Once I get past this hurdle, the music itself has little to offer as well. The first few songs are a compositional improvement from previous 'Yes-West' albums, or they seem to be on the surface anyway. But their lengths are actually rather unecessary; themes are repeated too often and nothing is developed in an original or "un-generic" way. The more radio-friendly tracks are dire (in a really cringe-worthy way, not like the '90125' singles which actually had some groove). Then there is 'Endless Dream'. The structure of this 15-minute let down is VERY amateurish, with random gaps in the music where Rabin shows off his production skills and clever sound effects. It could be appropiately cropped and become an epic 10-minuter with a much better pace. The artwork for 'Talk' (if you can call it that) is childish [lazy], and the members of Yes sound constantly confused or bored throughout the whole album. Only Rabin knows what he's doing, but it's him that is responsible for general poor quality.
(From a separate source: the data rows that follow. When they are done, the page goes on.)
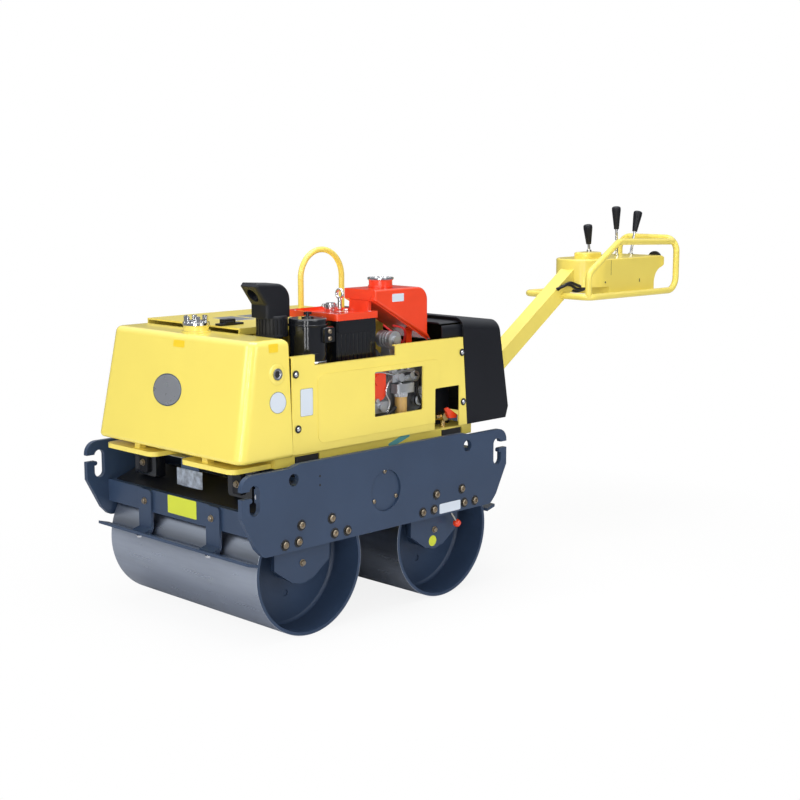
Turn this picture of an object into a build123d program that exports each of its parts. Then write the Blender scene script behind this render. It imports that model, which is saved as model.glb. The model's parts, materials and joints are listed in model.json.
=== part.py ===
from build123d import *
import os
from math import cos, radians, sin, sqrt

# Walk-behind double-drum vibratory roller with its engine hood taken off.
# Millimetres. +X is forward, where the water tank is, +Y is the machine's left, +Z is up.
# Sizes are worked out from the middle of the wheelbase on the ground, and save() moves each
# finished piece so that the origin lies under the middle of the machine's outline.

# Drums
drum_width = 700.0
drum_radius = 200.0
drum_skin = 10.0
drum_recess = 112.0
dish_thickness = 12.0
wheelbase = 554.0
bore_clearance = 0.3
plug_drop = 100.0
plug_radius = 10.0
running_gap = 6.0

# Lower frame: two hook-ended side plates tied by an apron at each end
plate_thickness = 16.0
plate_gap = 13.0
plate_half_length = 548.0
plate_bottom = 268.0
plate_top = 505.0
plate_crown = 514.0
plate_crown_half = 340.0
plate_shoulder = 378.0
plate_end_bottom = 388.0
plate_end_radius = 38.0
hook_slot_width = 36.0
hook_slot_height = 86.0
hook_mouth = 20.0
hook_end_wall = 27.0
hook_nose_radius = 7.0
hook_nose_reach = 3.0
lashing_radius = 18.0
lashing_reach = 361.0
lashing_height = 471.0
cover_radius = 62.0
cover_height = 385.0
cover_thickness = 10.0
apron_face = 473.0
apron_thickness = 10.0
apron_bottom = 313.0
apron_top = 381.0
apron_flange = 72.0

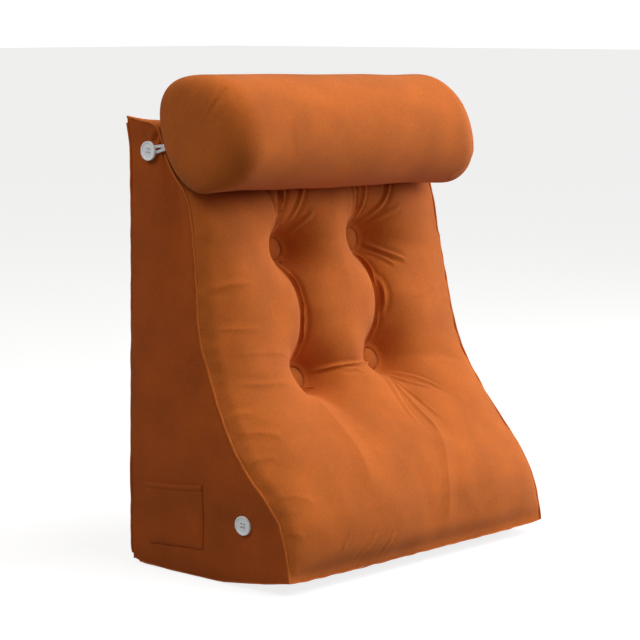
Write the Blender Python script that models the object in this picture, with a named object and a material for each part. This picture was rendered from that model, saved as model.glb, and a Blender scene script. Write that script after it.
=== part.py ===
"""Backrest pillow: a filled wedge cushion with a tufted front, and a bolster held on by elastic loops.

Metres, +Z up, the front faces -Y. The origin is on the floor, under the middle of the wedge's base.
Each panel of the wedge is a grid, and the grids share their points along the sewn seams.
"""

import math
from collections import namedtuple

import bmesh
import bpy
from mathutils import Matrix, Vector
from mathutils.bvhtree import BVHTree

MM = 0.001
CLEARANCE = 0.3 * MM

# Driving sizes of the wedge
BACK_Y = 0.140
BACK_HALF_WIDTH = 0.245
BACK_TOP_SAG = 0.010
BACK_CROWN = 0.006
SIDE_CROWN = 0.006
BASE_FRONT_LIFT = 0.014
BASE_BACK_LIFT = 0.003
BASE_ROUND = 0.020
BASE_ROUND_PER_LIFT = 6.5
BASE_ROUND_POWER = 1.25
CROWN_POWER = 2.6
CROWN_ROUNDNESS = 0.6

# Driving sizes of the tufting
TUFT_X = 0.075
TUFT_HEIGHTS = {"upper": 0.396, "lower": 0.240}
TUFT_HIGHER_RIGHT = {"upper": 0.002, "lower": 0.0045}
TUFT_SUNK = 0.021
TUFT_SEAT = 0.017
TUFT_REACH = 0.026
TUFT_BUTTON_RADIUS = 0.0155

# Driving sizes of the bolster
BOLSTER_RADIUS = 0.0722
BOLSTER_SQUARENESS = 2.23
BOLSTER_HALF_LENGTH = 0.239
BOLSTER_CENTRE = (-0.014, 0.008, 0.5478)
BOLSTER_YAW = math.radians(-0.6)
BOLSTER_TILT = math.radians(1.0)
BOLSTER_LEAN_REACH = 0.120
BOLSTER_CORNER = 0.007
BOLSTER_CORNER_ANGLE = math.radians(250)
BOLSTER_CORNER_FROM = 0.140
BOLSTER_DENT_GAP = 0.8 * MM
BOLSTER_DENT_EASE = 0.008
BOLSTER_DENT_PAST_END = 1.06

# Driving sizes of the white buttons and the elastic loops
BUTTON_RADIUS = 0.012
BUTTON_THICKNESS = 0.003
BUTTON_HOLE_RADIUS = 0.0011
BUTTON_HOLE_SPREAD = 0.0021
BUTTON_HOLE_DEPTH = 0.0022
SHANK_RADIUS = 0.0016
LOOP_THICKNESS = 0.0014
LOOP_HALF_WIDTH = 0.004
LOOP_RISE = math.radians(11)
LOOP_END_GAP = 0.5 * MM
LOOP_PAST_SEAM = 0.034
LOOP_SHORTEST = 0.020
LOOP_LONGEST = 0.080
LOOP_END_PAST_SLIT = 0.004
LOOP_TURN_IN = {"left": 0.0, "right": 1.0}
SLIT_BACK = 0.0035
SLIT_FRONT = 0.0220
SLIT_HALF_WIDTH = 0.0019

# Where the buttons and the pocket lie on a side panel, as depth from the back and height
UPPER_BUTTON = (0.036, 0.5276)
LOWER_BUTTON = (0.201, 0.0786)
POCKET_CORNERS = {
    "top_back": (0.030, 0.110),
    "top_front": (0.131, 0.120),
    "bottom_back": (0.036, 0.031),
    "bottom_front": (0.128, 0.037),
}
POCKET_THICKNESS = 0.0014
POCKET_HEM_THICKNESS = 0.0024
POCKET_HEM_SHARE = 0.2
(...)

Unlike an album where you can ignore anything you don't like, I actually feel like these songs were designed to annoy me; it has this hidden darkness about it that forces me beyond mere indifference.

I gave 'Talk' a fair chance, listening to it over and over. But it's one of the few albums where my first impressions haven't changed. And my first impressions were that Trevor Rabin accidentally wrote the word Yes on his evil 1994 solo album.